======== Dataset section ========
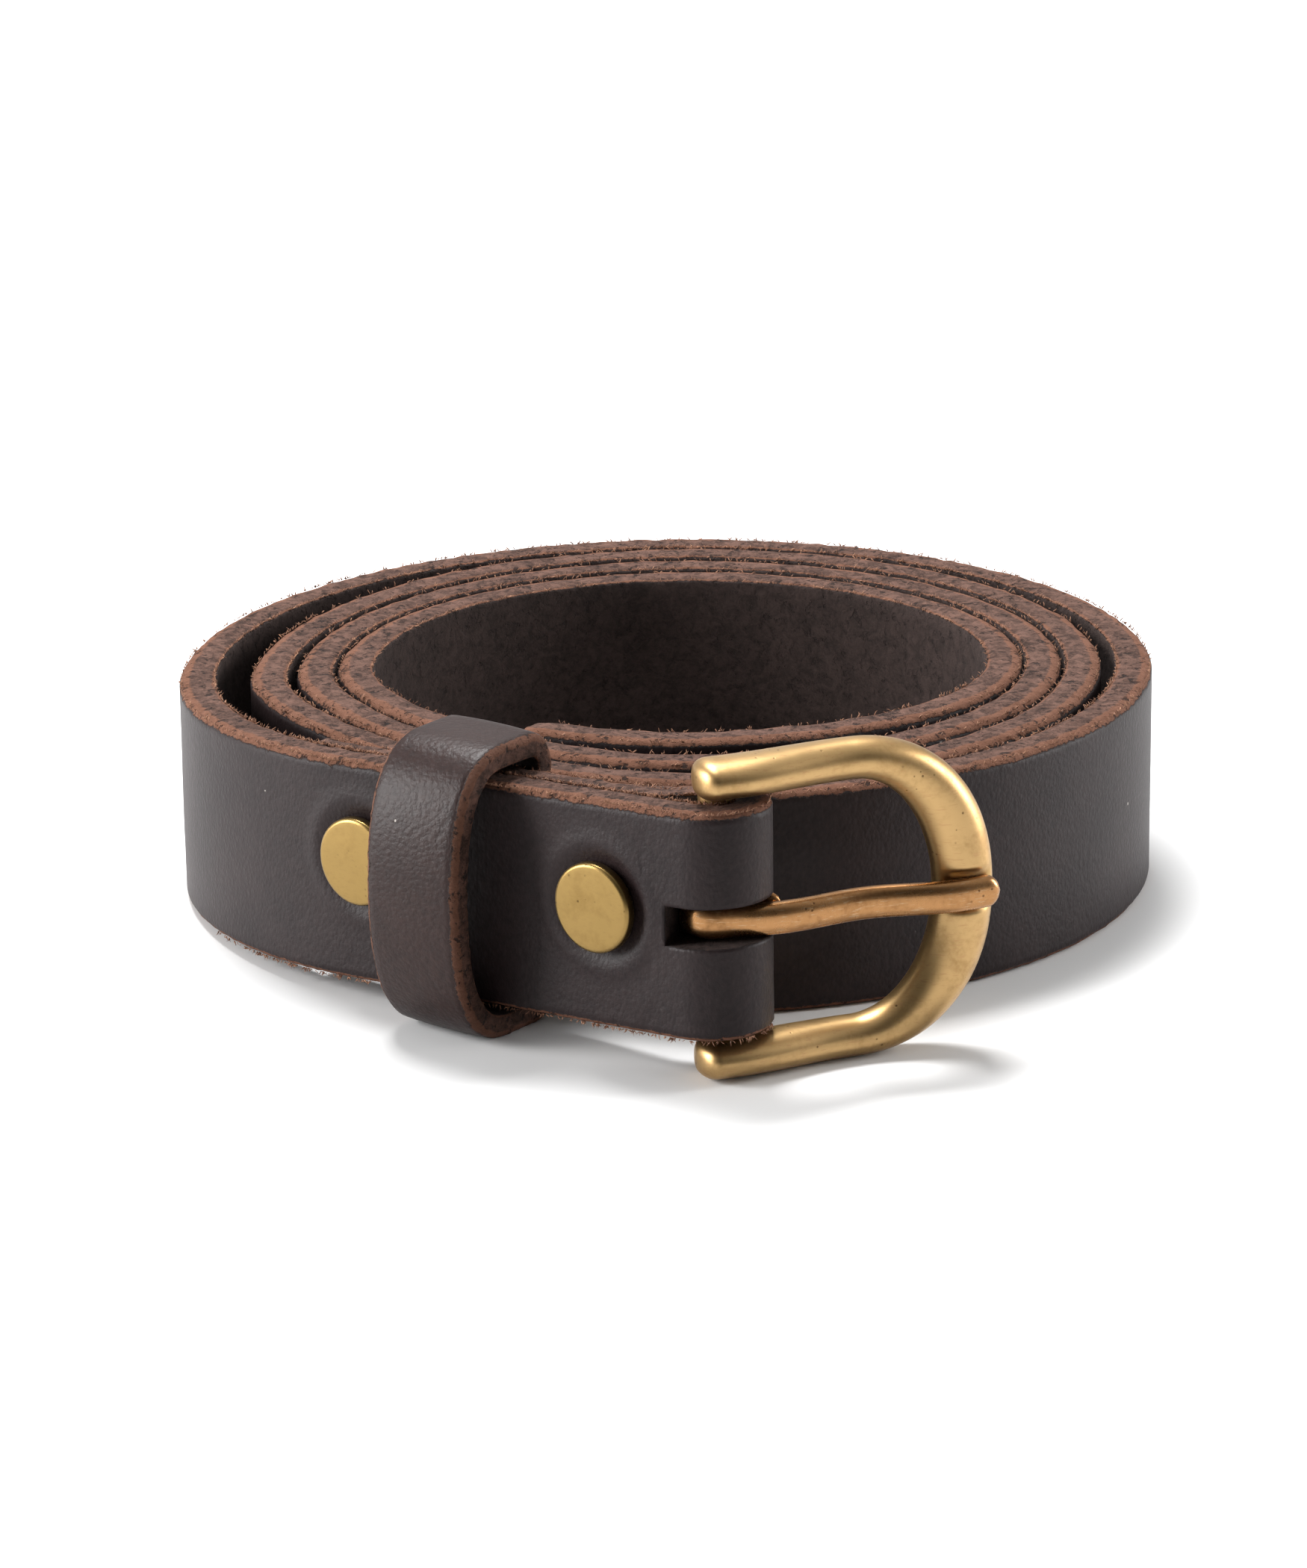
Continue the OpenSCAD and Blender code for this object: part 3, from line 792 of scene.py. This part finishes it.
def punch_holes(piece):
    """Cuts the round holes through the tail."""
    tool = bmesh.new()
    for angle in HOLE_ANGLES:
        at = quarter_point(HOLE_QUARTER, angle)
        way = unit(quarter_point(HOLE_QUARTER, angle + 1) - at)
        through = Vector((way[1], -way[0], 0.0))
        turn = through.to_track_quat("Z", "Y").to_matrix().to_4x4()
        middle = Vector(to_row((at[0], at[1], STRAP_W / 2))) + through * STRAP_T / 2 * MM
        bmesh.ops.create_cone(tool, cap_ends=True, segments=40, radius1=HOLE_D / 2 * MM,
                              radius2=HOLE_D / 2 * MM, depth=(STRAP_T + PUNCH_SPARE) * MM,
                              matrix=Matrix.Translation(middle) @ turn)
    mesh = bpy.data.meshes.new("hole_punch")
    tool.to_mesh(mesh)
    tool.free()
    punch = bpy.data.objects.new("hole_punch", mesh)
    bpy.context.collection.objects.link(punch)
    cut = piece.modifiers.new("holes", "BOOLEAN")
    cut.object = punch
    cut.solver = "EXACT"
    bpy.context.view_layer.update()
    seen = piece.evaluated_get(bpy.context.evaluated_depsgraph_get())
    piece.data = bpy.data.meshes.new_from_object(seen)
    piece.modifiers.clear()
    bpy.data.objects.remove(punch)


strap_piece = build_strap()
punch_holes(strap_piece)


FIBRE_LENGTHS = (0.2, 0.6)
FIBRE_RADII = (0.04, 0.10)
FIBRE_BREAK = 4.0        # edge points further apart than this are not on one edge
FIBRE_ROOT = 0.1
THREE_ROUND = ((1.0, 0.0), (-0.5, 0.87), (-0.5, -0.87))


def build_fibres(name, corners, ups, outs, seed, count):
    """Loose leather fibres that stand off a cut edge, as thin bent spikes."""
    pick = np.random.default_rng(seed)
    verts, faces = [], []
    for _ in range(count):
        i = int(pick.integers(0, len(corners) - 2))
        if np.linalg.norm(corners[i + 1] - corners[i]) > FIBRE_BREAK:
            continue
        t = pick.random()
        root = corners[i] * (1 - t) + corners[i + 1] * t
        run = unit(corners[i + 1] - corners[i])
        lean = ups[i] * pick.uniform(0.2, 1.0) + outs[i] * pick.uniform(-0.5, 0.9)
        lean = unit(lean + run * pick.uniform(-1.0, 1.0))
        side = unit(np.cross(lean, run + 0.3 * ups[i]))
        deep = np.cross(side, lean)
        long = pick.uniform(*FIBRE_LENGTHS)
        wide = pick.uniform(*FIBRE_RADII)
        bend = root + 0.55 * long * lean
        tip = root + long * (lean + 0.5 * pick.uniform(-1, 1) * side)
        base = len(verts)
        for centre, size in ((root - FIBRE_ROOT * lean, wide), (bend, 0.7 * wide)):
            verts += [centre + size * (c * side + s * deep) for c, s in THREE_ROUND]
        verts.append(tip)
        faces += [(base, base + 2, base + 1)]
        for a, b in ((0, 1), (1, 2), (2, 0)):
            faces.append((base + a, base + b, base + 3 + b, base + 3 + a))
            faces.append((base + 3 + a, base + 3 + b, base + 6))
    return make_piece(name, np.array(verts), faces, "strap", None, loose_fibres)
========
Task prompt:
Output the data above exactly, please, line for line.

Response:
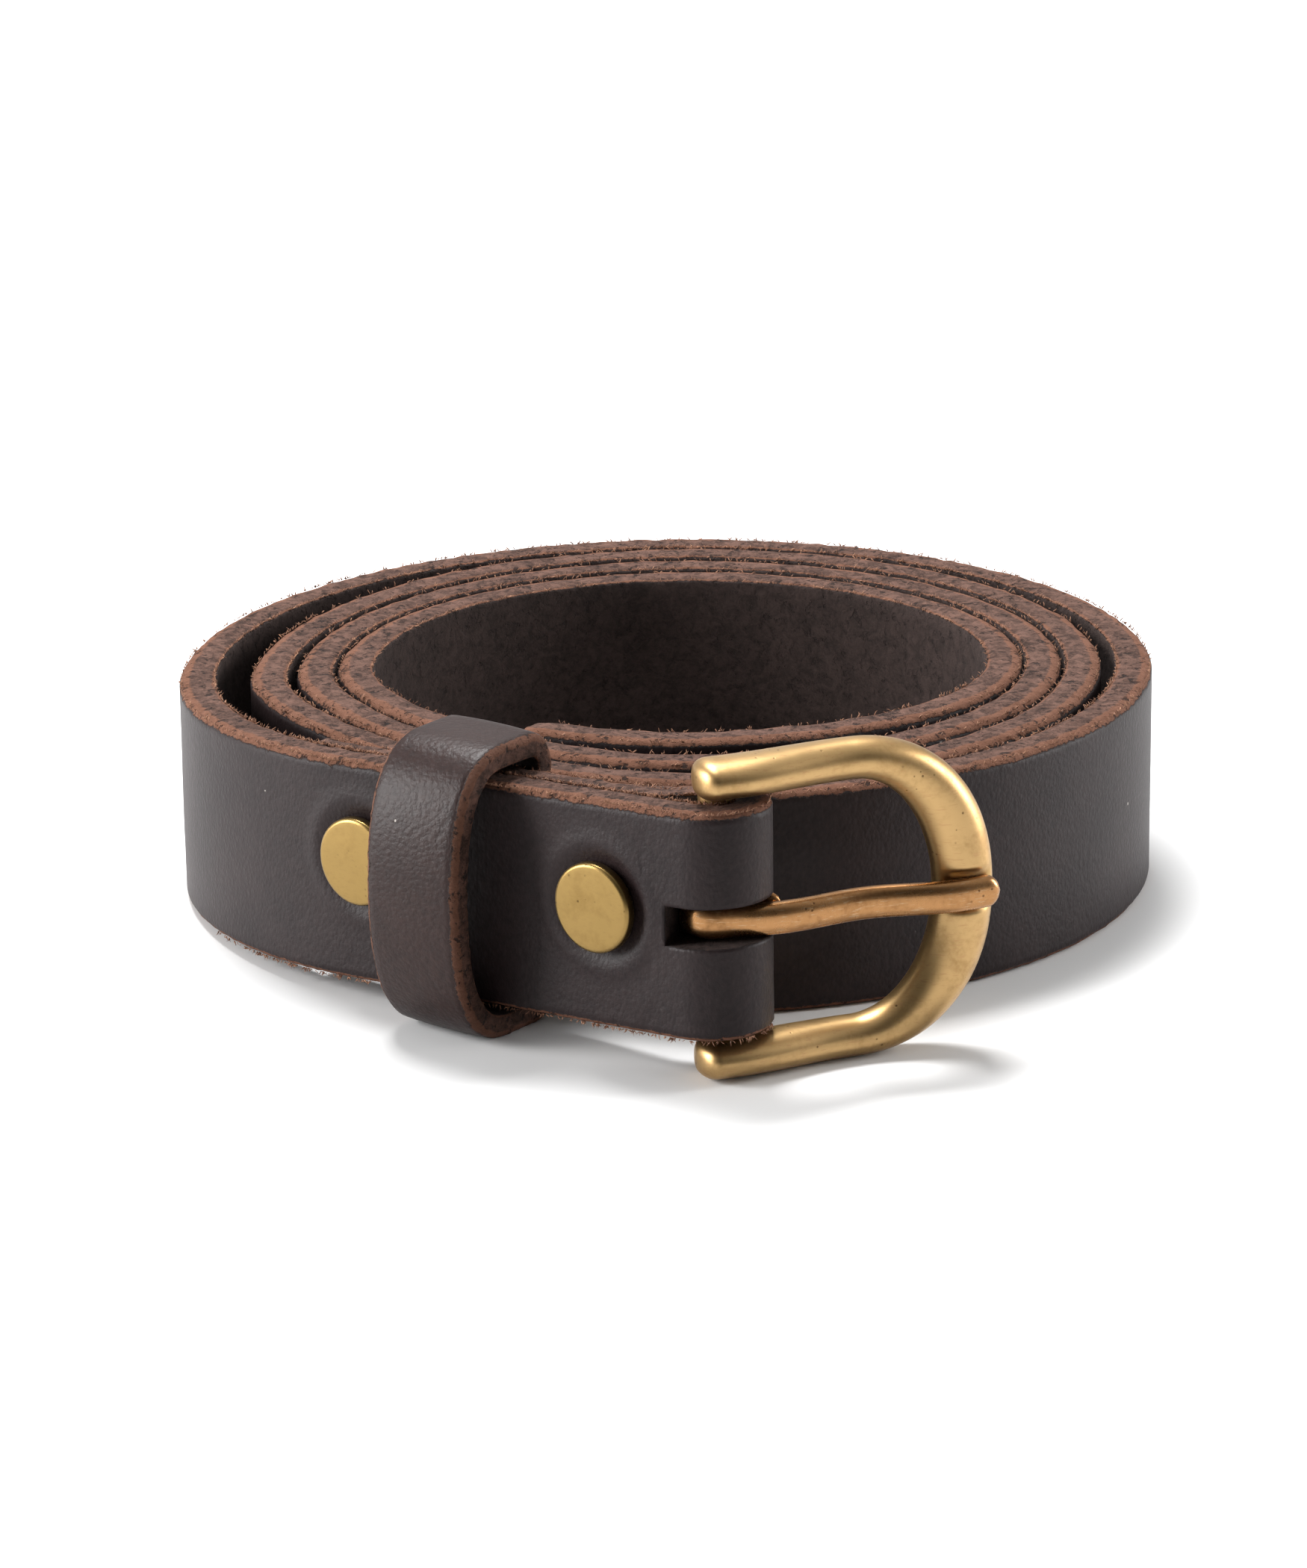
Continue the OpenSCAD and Blender code for this object: part 3, from line 792 of scene.py. This part finishes it.
def punch_holes(piece):
    """Cuts the round holes through the tail."""
    tool = bmesh.new()
    for angle in HOLE_ANGLES:
        at = quarter_point(HOLE_QUARTER, angle)
        way = unit(quarter_point(HOLE_QUARTER, angle + 1) - at)
        through = Vector((way[1], -way[0], 0.0))
        turn = through.to_track_quat("Z", "Y").to_matrix().to_4x4()
        middle = Vector(to_row((at[0], at[1], STRAP_W / 2))) + through * STRAP_T / 2 * MM
        bmesh.ops.create_cone(tool, cap_ends=True, segments=40, radius1=HOLE_D / 2 * MM,
                              radius2=HOLE_D / 2 * MM, depth=(STRAP_T + PUNCH_SPARE) * MM,
                              matrix=Matrix.Translation(middle) @ turn)
    mesh = bpy.data.meshes.new("hole_punch")
    tool.to_mesh(mesh)
    tool.free()
    punch = bpy.data.objects.new("hole_punch", mesh)
    bpy.context.collection.objects.link(punch)
    cut = piece.modifiers.new("holes", "BOOLEAN")
    cut.object = punch
    cut.solver = "EXACT"
    bpy.context.view_layer.update()
    seen = piece.evaluated_get(bpy.context.evaluated_depsgraph_get())
    piece.data = bpy.data.meshes.new_from_object(seen)
    piece.modifiers.clear()
    bpy.data.objects.remove(punch)


strap_piece = build_strap()
punch_holes(strap_piece)


FIBRE_LENGTHS = (0.2, 0.6)
FIBRE_RADII = (0.04, 0.10)
FIBRE_BREAK = 4.0        # edge points further apart than this are not on one edge
FIBRE_ROOT = 0.1
THREE_ROUND = ((1.0, 0.0), (-0.5, 0.87), (-0.5, -0.87))


def build_fibres(name, corners, ups, outs, seed, count):
    """Loose leather fibres that stand off a cut edge, as thin bent spikes."""
    pick = np.random.default_rng(seed)
    verts, faces = [], []
    for _ in range(count):
        i = int(pick.integers(0, len(corners) - 2))
        if np.linalg.norm(corners[i + 1] - corners[i]) > FIBRE_BREAK:
            continue
        t = pick.random()
        root = corners[i] * (1 - t) + corners[i + 1] * t
        run = unit(corners[i + 1] - corners[i])
        lean = ups[i] * pick.uniform(0.2, 1.0) + outs[i] * pick.uniform(-0.5, 0.9)
        lean = unit(lean + run * pick.uniform(-1.0, 1.0))
        side = unit(np.cross(lean, run + 0.3 * ups[i]))
        deep = np.cross(side, lean)
        long = pick.uniform(*FIBRE_LENGTHS)
        wide = pick.uniform(*FIBRE_RADII)
        bend = root + 0.55 * long * lean
        tip = root + long * (lean + 0.5 * pick.uniform(-1, 1) * side)
        base = len(verts)
        for centre, size in ((root - FIBRE_ROOT * lean, wide), (bend, 0.7 * wide)):
            verts += [centre + size * (c * side + s * deep) for c, s in THREE_ROUND]
        verts.append(tip)
        faces += [(base, base + 2, base + 1)]
        for a, b in ((0, 1), (1, 2), (2, 0)):
            faces.append((base + a, base + b, base + 3 + b, base + 3 + a))
            faces.append((base + 3 + a, base + 3 + b, base + 6))
    return make_piece(name, np.array(verts), faces, "strap", None, loose_fibres)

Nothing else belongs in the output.